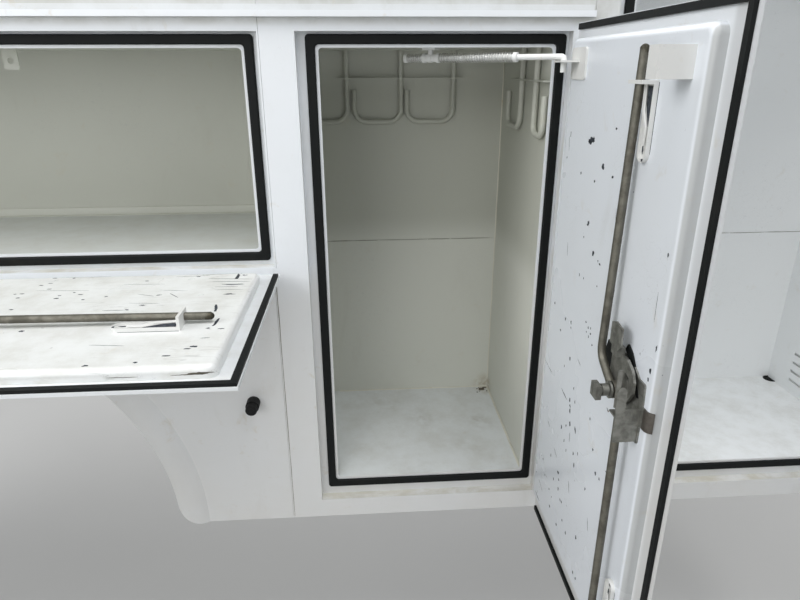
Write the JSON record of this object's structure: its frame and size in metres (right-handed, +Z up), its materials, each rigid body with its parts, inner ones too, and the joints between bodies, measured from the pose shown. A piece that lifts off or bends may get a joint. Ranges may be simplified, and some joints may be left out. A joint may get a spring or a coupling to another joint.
{
  "type": "truck service body side cabinet",
  "caption": "Steel side cabinet of a truck service body: compartments with sealed swing and drop doors, rod latches, a raised front bay, and a flared arch for the wheel.",
  "frame": {"origin": "middle of the bolt pattern on the mounting rail, on the rail's outer face", "axes": "+X to the front of the truck, +Y out of the mounting rail towards the load bed, +Z up"},
  "size_m": [3.61, 1.2895, 1.35],
  "materials": {
    "body_paint": "gloss white",
    "inside_paint": "thin white primer, dusty",
    "seal_rubber": "matte",
    "bump_rubber": "worn",
    "hinge_steel": "painted over",
    "galvanised": "zinc, dull",
    "rod_steel": "oiled and stained",
    "check_steel": "bright zinc"
  },
  "bodies": {
    "cabinet": {"face_rear": "body_paint", "face_wheel": "body_paint", "face_mid": "body_paint", "face_front": "body_paint", "seals": "seal_rubber", "inner_wall_upper": "inside_paint", "inner_wall_lower": "inside_paint", "wheelhouse_liner": "inside_paint", "roof_low": "body_paint", "roof_front": "body_paint", "drip_rail": "body_paint", "end_wall_rear": "body_paint", "end_wall_front": "body_paint", "step_wall": "body_paint", "partitions": "inside_paint", "louvred_wall": "inside_paint", "floors": "inside_paint", "ceilings": "inside_paint", "mounting_rail": "body_paint", "bump_stops": "bump_rubber", "hooks_back": "inside_paint", "hooks_side": "inside_paint", "hinge_rear": "hinge_steel", "hinge_wheel": "hinge_steel", "hinge_mid": "hinge_steel", "hinge_front": "hinge_steel"},
    "door_rear": {"door_rear_skin": "body_paint", "door_rear_pan": "body_paint", "door_rear_seal": "seal_rubber", "latch_rear": "galvanised", "rods_rear": "rod_steel", "guides_rear": "body_paint"},
    "door_wheel": {"door_wheel_skin": "body_paint", "door_wheel_pan": "body_paint", "door_wheel_seal": "seal_rubber", "latch_wheel": "galvanised", "rods_wheel": "rod_steel", "guides_wheel": "body_paint"},
    "door_mid": {"door_mid_skin": "body_paint", "door_mid_pan": "body_paint", "door_mid_seal": "seal_rubber", "latch_mid": "galvanised", "rods_mid": "rod_steel", "guides_mid": "body_paint"},
    "door_front": {"door_front_skin": "body_paint", "door_front_pan": "body_paint", "door_front_seal": "seal_rubber", "latch_front": "galvanised", "rods_front": "rod_steel", "guides_front": "body_paint"},
    "check_rod": {"check_rod": "check_steel", "check_spring_long": "check_steel", "check_spring_short": "check_steel"},
    "check_swivel": {"check_swivel": "check_steel"}
  },
  "joints": [
    {"name": "door_mid_hinge", "type": "hinge", "parent": "cabinet", "child": "door_mid", "pos_m": [0.899, -0.478, 0], "axis": [0, 0, 1], "range_deg": [-90, 0]},
    {"name": "door_front_hinge", "type": "hinge", "parent": "cabinet", "child": "door_front", "pos_m": [1.764, -0.478, 0], "axis": [0, 0, 1], "range_deg": [-90, 0]},
    {"name": "door_rear_hinge", "type": "hinge", "parent": "cabinet", "child": "door_rear", "pos_m": [-1.769, -0.478, 0], "axis": [0, 0, -1], "range_deg": [0, 90]},
    {"name": "door_wheel_hinge", "type": "hinge", "parent": "cabinet", "child": "door_wheel", "pos_m": [-0.435, -0.478, 0.033], "axis": [1, 0, 0], "range_deg": [-90, 84]},
    {"name": "check_rod_pivot", "type": "hinge", "parent": "door_mid", "child": "check_rod", "pos_m": [0.8543, -0.532, 0.43], "axis": [0, 0, 1], "range_deg": [0, 108]},
    {"name": "check_swivel_slide", "type": "slide", "parent": "check_rod", "child": "check_swivel", "axis": [0.811, -0.5851, 0], "range_m": [0, 0.065], "deforming": ["check_spring_long"]}
  ],
  "couplings": [
    {"joint": "check_rod_pivot", "follows": "door_mid_hinge", "ratio": -1.199},
    {"joint": "check_swivel_slide", "follows": "door_mid_hinge", "m_per_rad": -0.041}
  ]
}
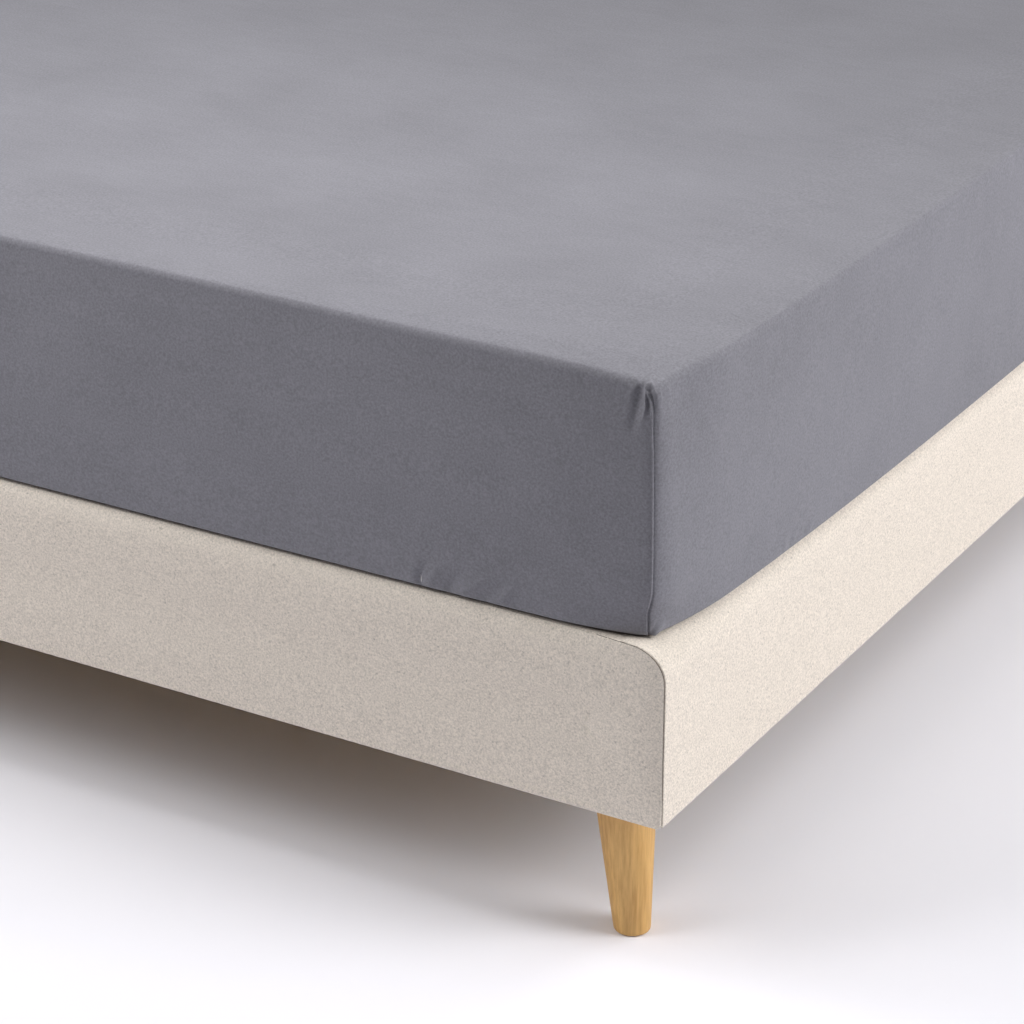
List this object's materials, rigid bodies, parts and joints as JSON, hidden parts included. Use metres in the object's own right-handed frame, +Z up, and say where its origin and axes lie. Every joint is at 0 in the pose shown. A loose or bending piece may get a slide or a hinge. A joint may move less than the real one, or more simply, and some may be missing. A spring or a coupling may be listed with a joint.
{
  "type": "fitted sheet on a mattress and upholstered bed base",
  "caption": "Grey fitted sheet with sewn corners, stretched over a thick mattress on a fabric-covered bed base with tapered oak legs.",
  "frame": {"origin": "centre of the bed's outline on the floor", "axes": "+X to the bed's right seen from the foot end, +Y towards the head end, +Z up"},
  "size_m": [1.6396, 2.02, 0.5899],
  "materials": {
    "sheet": "plain, tightly woven cotton, matt, soft sheen at the edges",
    "ticking": "plain off-white mattress ticking",
    "upholstery": "off-white to beige nubbly flat weave",
    "oak": "light oak, satin lacquer, grain along the leg",
    "pine": "plain planed softwood"
  },
  "bodies": {
    "root": {"fitted_sheet": "sheet", "mattress": "ticking", "side_rail_right": "upholstery", "side_rail_left": "upholstery", "foot_rail": "upholstery", "head_rail": "upholstery", "leg_foot_right": "oak", "leg_head_right": "oak", "leg_head_left": "oak", "leg_foot_left": "oak", "block_foot_right": "pine", "block_head_right": "pine", "block_head_left": "pine", "block_foot_left": "pine", "batten_right": "pine", "batten_left": "pine", "centre_beam": "pine", "centre_leg": "pine", "slat_1": "pine", "slat_2": "pine", "slat_3": "pine", "slat_4": "pine", "slat_5": "pine", "slat_6": "pine", "slat_7": "pine", "slat_8": "pine", "slat_9": "pine", "slat_10": "pine", "slat_11": "pine", "slat_12": "pine", "slat_13": "pine"}
  },
  "joints": []
}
--- --- ---
▶ Task description
Reproduce only those lines of the entries above that run from the line with "List this object's" to the final line.

▶ Solution to this task
List this object's materials, rigid bodies, parts and joints as JSON, hidden parts included. Use metres in the object's own right-handed frame, +Z up, and say where its origin and axes lie. Every joint is at 0 in the pose shown. A loose or bending piece may get a slide or a hinge. A joint may move less than the real one, or more simply, and some may be missing. A spring or a coupling may be listed with a joint.
{
  "type": "fitted sheet on a mattress and upholstered bed base",
  "caption": "Grey fitted sheet with sewn corners, stretched over a thick mattress on a fabric-covered bed base with tapered oak legs.",
  "frame": {"origin": "centre of the bed's outline on the floor", "axes": "+X to the bed's right seen from the foot end, +Y towards the head end, +Z up"},
  "size_m": [1.6396, 2.02, 0.5899],
  "materials": {
    "sheet": "plain, tightly woven cotton, matt, soft sheen at the edges",
    "ticking": "plain off-white mattress ticking",
    "upholstery": "off-white to beige nubbly flat weave",
    "oak": "light oak, satin lacquer, grain along the leg",
    "pine": "plain planed softwood"
  },
  "bodies": {
    "root": {"fitted_sheet": "sheet", "mattress": "ticking", "side_rail_right": "upholstery", "side_rail_left": "upholstery", "foot_rail": "upholstery", "head_rail": "upholstery", "leg_foot_right": "oak", "leg_head_right": "oak", "leg_head_left": "oak", "leg_foot_left": "oak", "block_foot_right": "pine", "block_head_right": "pine", "block_head_left": "pine", "block_foot_left": "pine", "batten_right": "pine", "batten_left": "pine", "centre_beam": "pine", "centre_leg": "pine", "slat_1": "pine", "slat_2": "pine", "slat_3": "pine", "slat_4": "pine", "slat_5": "pine", "slat_6": "pine", "slat_7": "pine", "slat_8": "pine", "slat_9": "pine", "slat_10": "pine", "slat_11": "pine", "slat_12": "pine", "slat_13": "pine"}
  },
  "joints": []
}